Parts of the area are in Manchuria, as well, and the area could play host to Korean, Japanese and Chinese settlers.
 
OTL there were a lot of (mostly) failed agricultural programs conducted by the USSR in this area. However, I believe the eastern areas near Mongolia and China were not as heavily utilised so there's a lot of potential for expansion there.

But it is without a doubt possible this entire area could be a breadbasket of the world as is the Canadian Prairies and Ukraine assuming things like the pitfalls of the Virgin Lands Campaign are avoided, meaning less monoculture of grain and building more of the necessary storage and infrastructure for both the crops and the farmworkers.

It's speculated that without World War I and the chaos that followed, the Russian Empire would easily have had over 700 million people, so it's highly possible that at some point a huge number of these people go to the east and this area is much more extensively farmed in order to feed them (and for export).
Parts of the area are in Manchuria, as well, and the area could play host to Korean, Japanese and Chinese settlers.
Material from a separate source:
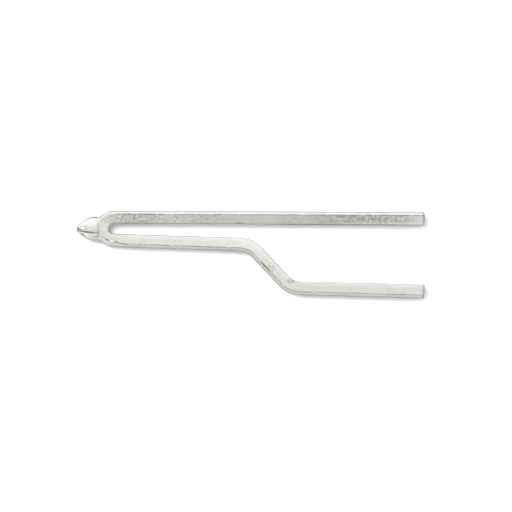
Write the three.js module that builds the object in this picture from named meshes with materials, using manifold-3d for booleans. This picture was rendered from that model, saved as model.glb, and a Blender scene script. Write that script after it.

Manchuria is case in point given it has tens of millions of people and has attracted Han Chinese and Korean settlement since the Qing Dynasty (and Japanese settlement during the 1920s-30s).
I think only the regions to the West of the Volga River were productive. To the East, the land is mostly suitable for Nomadic Pastoralism, for the most part.
Once you have reliable shipping via waterways and later railroads, good irrigation from wells/rivers, and ploughs good enough to churn up the rich soil, it becomes some of the most productive farmland in the world, much as the case with Ukraine and the Plains in North America.